On ne saurait dire avec certitude si l’immeuble de la rue Beauregard est le plus beau de Genève. Ce que l’on peut dire sans trop de risque de se tromper, c’est que le destin de cette belle bâtisse du XVIIIe siècle est étroitement lié à l’histoire de Corpus. La dernière rénovation d’un appartement dans ce chef-d’œuvre du néoclassicisme genevois n’est en effet que le dernier acte d’une série d’interventions qui se perdent dans l’histoire de l’agence.
Pas moins de neuf interventions entre 1997 et aujourd’hui font de l’agence les dépositaires d’une précieuse connaissance de l’ensemble classé. Chaque intervention, qu’il s’agisse de réparer une toiture, de refaire une façade, d’installer un ascenseur ou d’aménager les caves voûtées, a été l’occasion de fouiller dans les archives, d’en dénicher de nouvelles et de retravailler le cadre administratif strict qui conditionne l’intervention sur le bâtiment.
Projet après projet, Corpus a appris à connaître ses murs, tout comme un archéologue connaît d’avance ce qu’il cherche. Ils ont appris à voir ce qui n’est pas nécessairement référencé dans la documentation existante, à anticiper les couches d’aménagement dissimulés. Si ce lien étroit entre les architectes et leur objet d’étude peut s’apparenter à de l’artisanat, il instruit surtout une autre manière de faire de l’architecture.
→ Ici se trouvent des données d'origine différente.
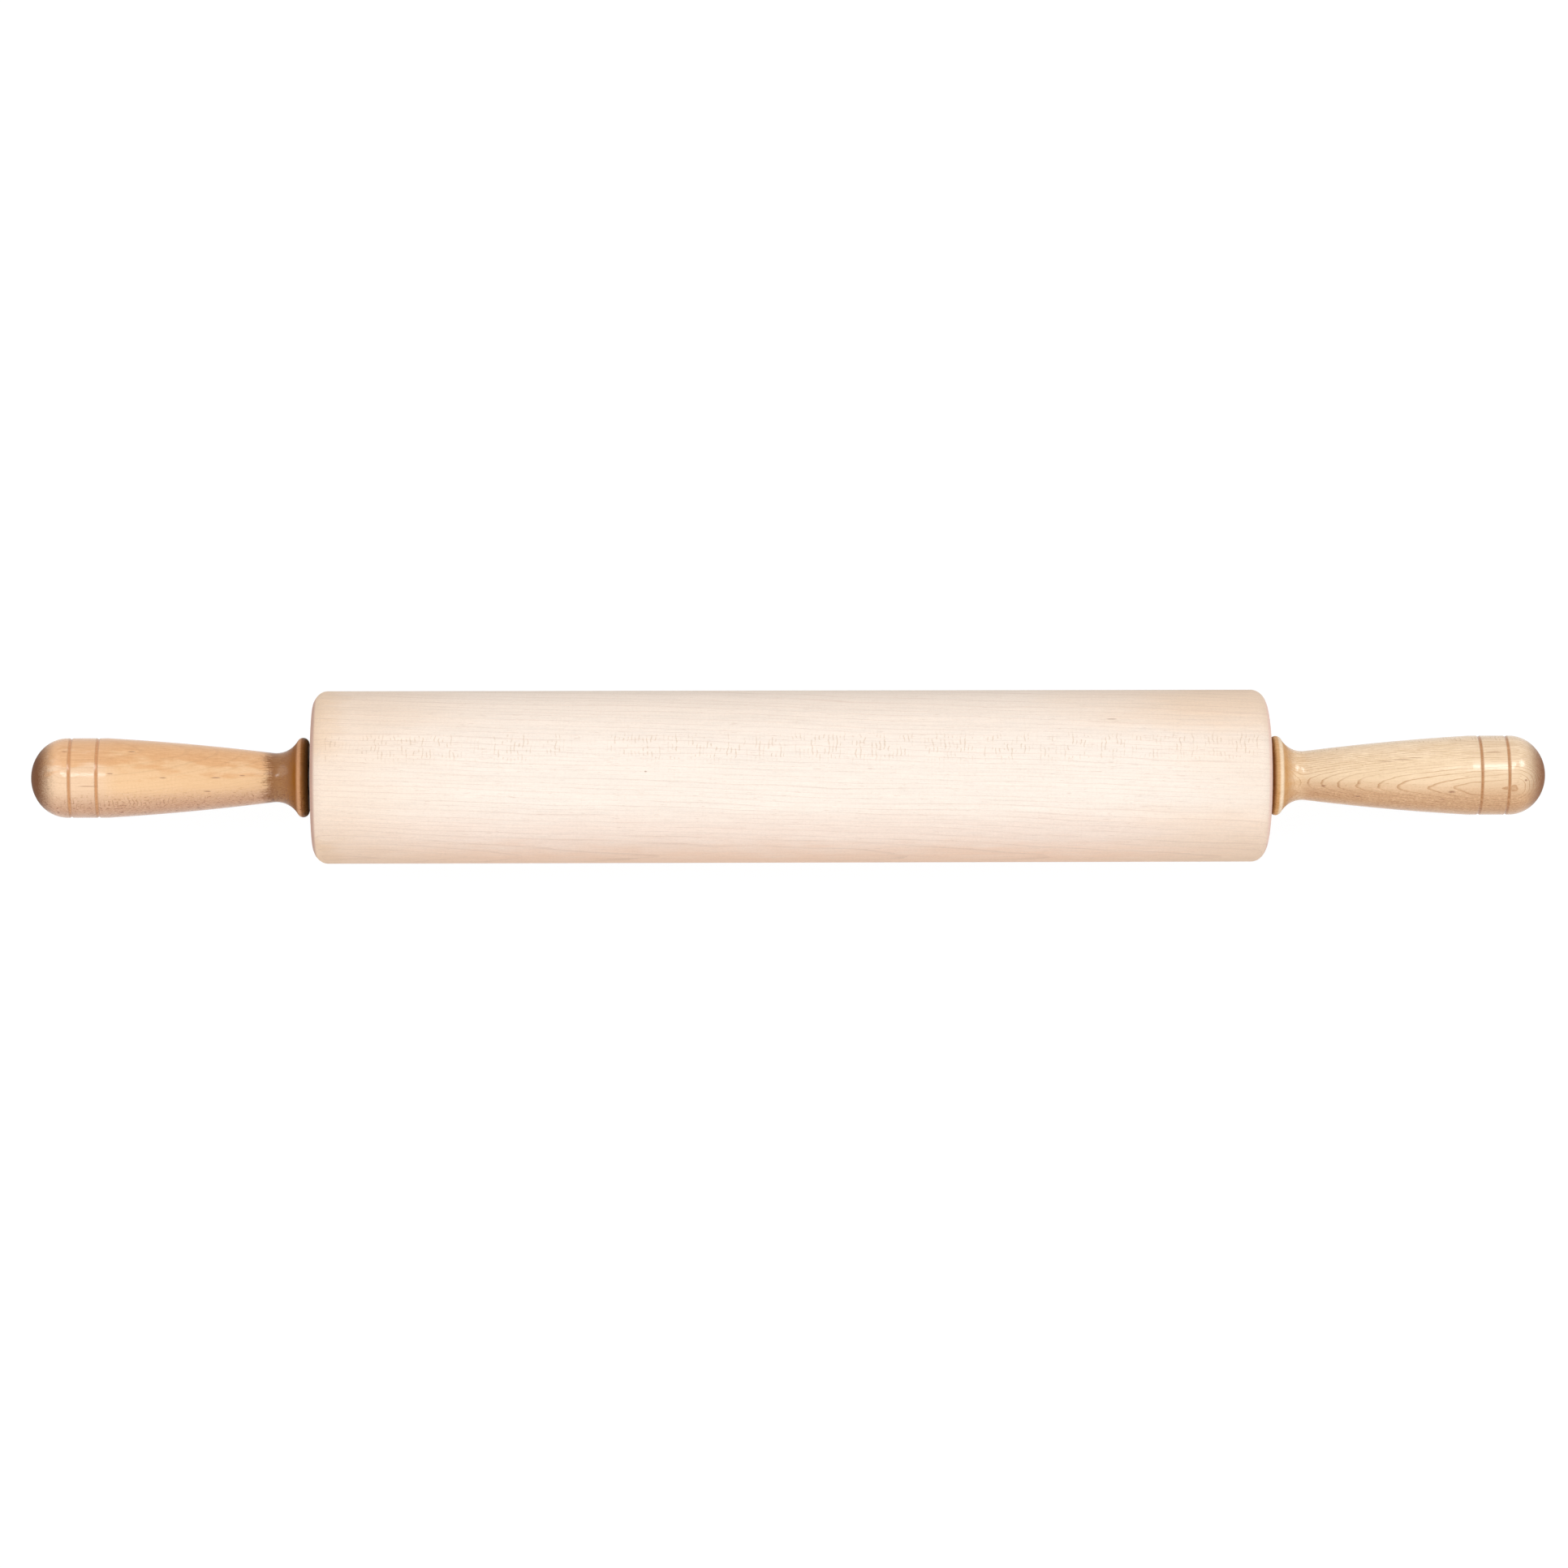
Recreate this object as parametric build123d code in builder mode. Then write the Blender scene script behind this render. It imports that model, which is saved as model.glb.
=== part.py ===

Un architecte qui serait à l’acte de construire ce que le médecin traitant est à la médecine. Une pratique ajustée, attentive à l’existant, capable de s’effacer derrière ce qu’elle configure. Une architecture de la connaissance profonde des choses, et de l’expérimentation pour ajuster les solutions et matériaux standards du XXIe siècle au bâti à préserver, transformer ou restaurer.
Ce projet et son importance dans l’histoire du bureau est révélateur d’une époque où la transformation n’est plus pensée comme un acte secondaire, mais comme la forme d’architecture la plus aboutie, la plus légitime. Là où la construction neuve est de plus en plus standardisée, conditionnée par les nouveaux outils de coordination et de formatage numérique, le travail sur l’ancien devient le terrain de déploiement d’une architecture plus ajustée, portée par une compréhension multifactorielle de l’objet à reconstruire. C’est aussi le lieu où une véritable sensibilité environnementale peut s’exprimer dans la capacité à maintenir plutôt qu’à remplacer ce qui peut l’être. Pour toutes ces raisons, l’acte de construire dans l’existant peut légitimement prétendre incarner l’activité architecturale dans sa forme la plus aboutie. Une documentation plus fournie sur l’immeuble Beauregard est disponible sur le site du bureau CORPUS.
Merci de nous avoir entr’ouvert les portes de cet immeuble unique, dont on dit qu’il manifeste “le plus pur classicisme” genevois. Qui n’a pas été intrigué et impressionné en passant sous ses murs par sa masse imposante, solitaire sur son terre-plein, qui le détache du reste de la vieille ville comme un monde à part, énigmatique pour qui n’a pu en pénétrer les arcanes? Chez le passant la “folle du logis” se met à fantasmer de toutes sortes d’histoires et d’intrigues qui ont pu s’y dérouler entre ses murs autrefois. Sans doute la réalité, pour peu qu’il s’y intéresse, lui paraîtrait-elle plus prosaïque mais au fait, que connaît-on de l’histoire de cet immeuble?
Pour en savoir plus, j’ai consulté le site de l’agence CORPUS et ne regrette pas d’avoir fait le détour. Il donne une première idée déjà riche en informations sur les remarquables travaux de rénovation de l’immeuble, comme vous le relevez à juste titre. Alors, pourquoi ne pas indiquer l’adresse du site de CORPUS? Elle vaut bien le détour eu égard à l’importance architecturale et historique de l’immeuble de la rue Beauregard: https://corpus.ch/fr/portfolio/renovation-dun-patrimoine-rare.
Mais ne serait-il pas intéressant de mieux connaître non seulement les fondateurs de cet immeuble mais aussi ses occupants? Georg a publié un ouvrage, “Département des travaux publics et de l’énergie / Service des monuments et des sites. Répertoire des immeubles et objets classés”, Chêne-Bourg / Genève : Georg, 1994, pp. 190-191, qui devrait fournir quelques pistes de recherche mais je n’ai pu en trouver la trace sur le site de l’éditeur. Existerait-il des documents aux archives municipales sur cet immeuble et son histoire?
Merci pour le lien que j’ajoute à l’article.